Stephen B. Bright is a Harvey L. Karp Visiting Lecturer in Law at Yale Law School. He has tried capital cases before juries in Alabama, Georgia, and Mississippi, and argued cases before state and federal appellate courts, including four capital cases before the United States Supreme Court. The Supreme Court reversed three cases because of racial discrimination in jury selection and the fourth because of the denial of funds for a crucial expert witness.

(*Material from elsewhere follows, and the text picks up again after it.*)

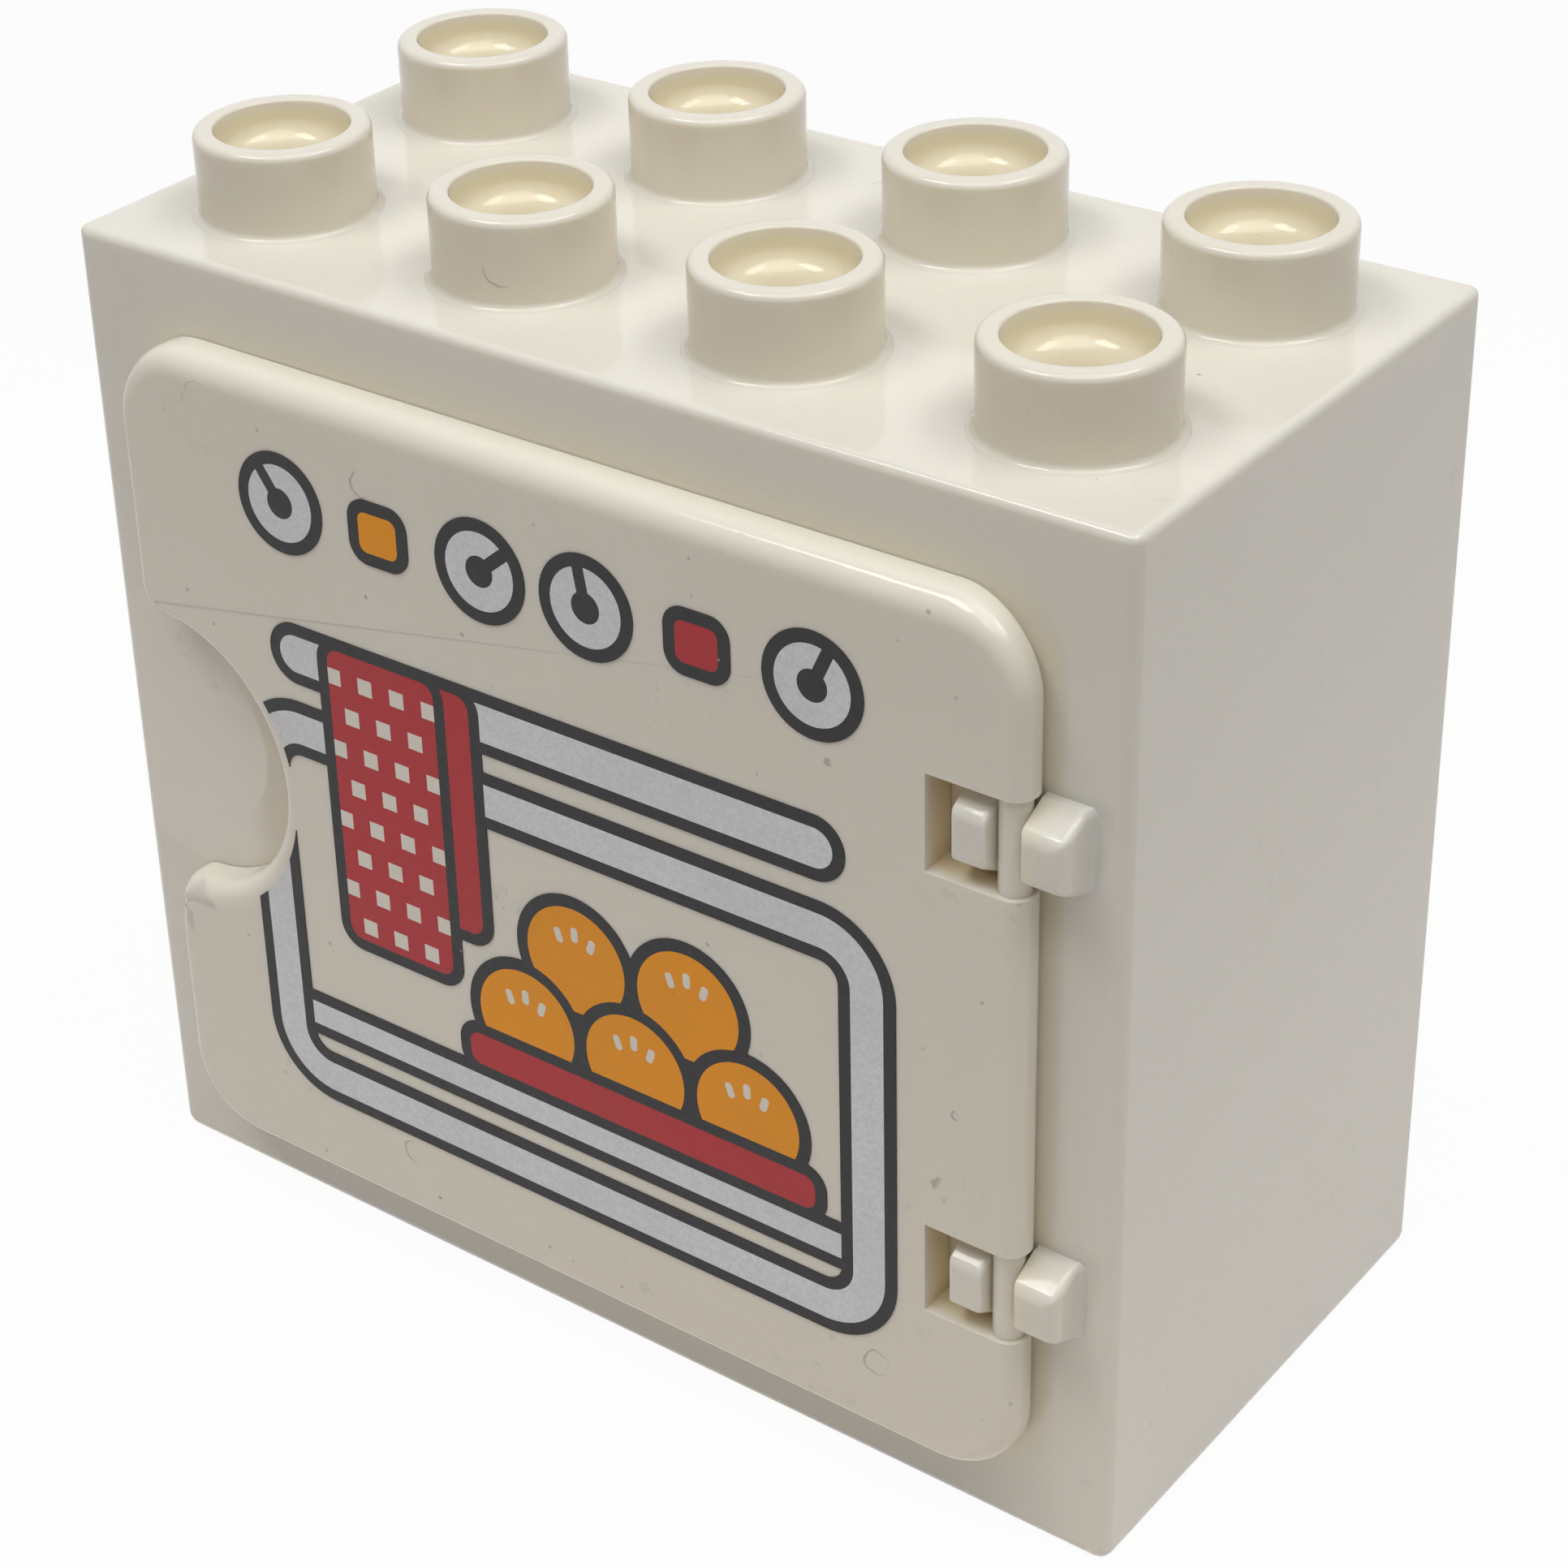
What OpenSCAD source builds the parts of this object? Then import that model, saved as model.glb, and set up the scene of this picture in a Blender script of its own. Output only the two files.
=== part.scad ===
// Toy oven for a preschool brick system: a studded cabinet with a clip-on, printed door.
// The origin is the centre of the underside, +Z is up and the door is on the -Y side.

/* [Stud grid] */
// Distance between neighbouring studs
stud_pitch = 16; // [15:0.1:17]
// Studs along the width
columns = 4; // [4:1:6]
// Studs along the depth
rows = 2; // [2:1:3]
// Height of one brick layer
layer_h = 19.2; // [18.6:0.1:20]
// Brick layers that the cabinet spans
layers = 3; // [3:1:4]
// Gap between the cabinet's side and the edge of its grid cell
grid_play = 0.1; // [0.05:0.05:0.2]

/* [Studs] */
// Diameter of a stud
stud_d = 9.3; // [8.8:0.1:9.6]
// Height of a stud
stud_h = 4.6; // [4:0.1:5.2]
// Diameter of the recess in a stud
recess_d = 7.1; // [6.4:0.1:7.4]
// Depth of the recess in a stud
recess_depth = 2.3; // [1.8:0.1:2.8]
// Radius between the wall and the floor of the recess
recess_fillet = 1.4; // [0.6:0.1:1.6]
// Diameter of the dimple in the recess floor
dimple_d = 1.8; // [1.2:0.1:2.2]
// Depth of the dimple in the recess floor
dimple_depth = 0.15; // [0.1:0.05:0.3]
// Rounding of the stud's outer rim
rim_r = 0.5; // [0.3:0.05:0.6]
// Rounding of the stud's inner rim
rim_inner_r = 0.35; // [0.2:0.05:0.4]

/* [Cabinet] */
// Thickness of the outer walls
wall = 1.8; // [1.6:0.1:2.2]
// Thickness of the cavity's walls and floor
inner_wall = 1.6; // [1.4:0.1:2]
// Thickness of the top plate over the side wells
top_t = 2; // [1.6:0.1:2.4]
// Width of the oven cavity
cavity_w = 40; // [36:0.5:41]
// Height of the oven cavity
cavity_h = 40.4; // [34:0.2:41]
// Height of the cavity floor above the underside
cavity_floor_z = 11; // [10.4:0.1:12]
// Corner radius of the cavity
cavity_r = 1.5; // [0.5:0.1:3]
// Rounding of the cabinet's upright edges
edge_r = 0.8; // [0.5:0.1:1.2]
// Rounding of the cabinet's top edges
top_edge_r = 0.5; // [0.3:0.1:1]
// Rounding of the cabinet's bottom edges
foot_edge_r = 0.9; // [0.4:0.1:1.2]

/* [Underside clutch] */
// Gap between a stud that is pushed in and what grips it
clutch_gap = 0.05; // [0.02:0.01:0.1]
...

He served as director the Southern Center for Human Rights in Atlanta from 1982 to 2005, and as its president and senior counsel from 2006 to 2016. Before joining the Southern Center, he was a legal services attorney in Appalachia; a public defender in Washington, D.C.; and director of a law school clinical program in Washington. He is also Visiting Associate Professor at the Georgetown University Law Center. Subjects of his litigation, teaching and writing include capital punishment, legal representation for poor people accused of crimes, conditions and practices in prisons and jails, racial discrimination in the criminal courts, and judicial independence. He is the author with former student and Yale Law graduate James Kwak of The Fear of Too Much Justice: Race, Poverty, and the Persistence of Inequality in the Criminal Courts (2023).
Bright received the American Bar Association’s Thurgood Marshall Award in 1998. The Daily Report, a legal newspaper in Georgia, named him “Agitator (and Newsmaker) of the Year” in 2003 for his contribution to bringing about creation of a public defender system in Georgia, and “Lawyer of the Year” in 2017 for his success in challenging racial discrimination before the United States Supreme Court in the case of Foster v. Chatman. His work is the subject of Robert L. Tsai, Demand the Impossible: One Lawyer’s Pursuit of Equal Justice for All (Norton, March 2024); William S. McFeely, Proximity to Death (1999), and Katya Lezin, Finding Life on Death Row (1999), and a film, Fighting for Life in the Death Belt (EM Productions, 2005).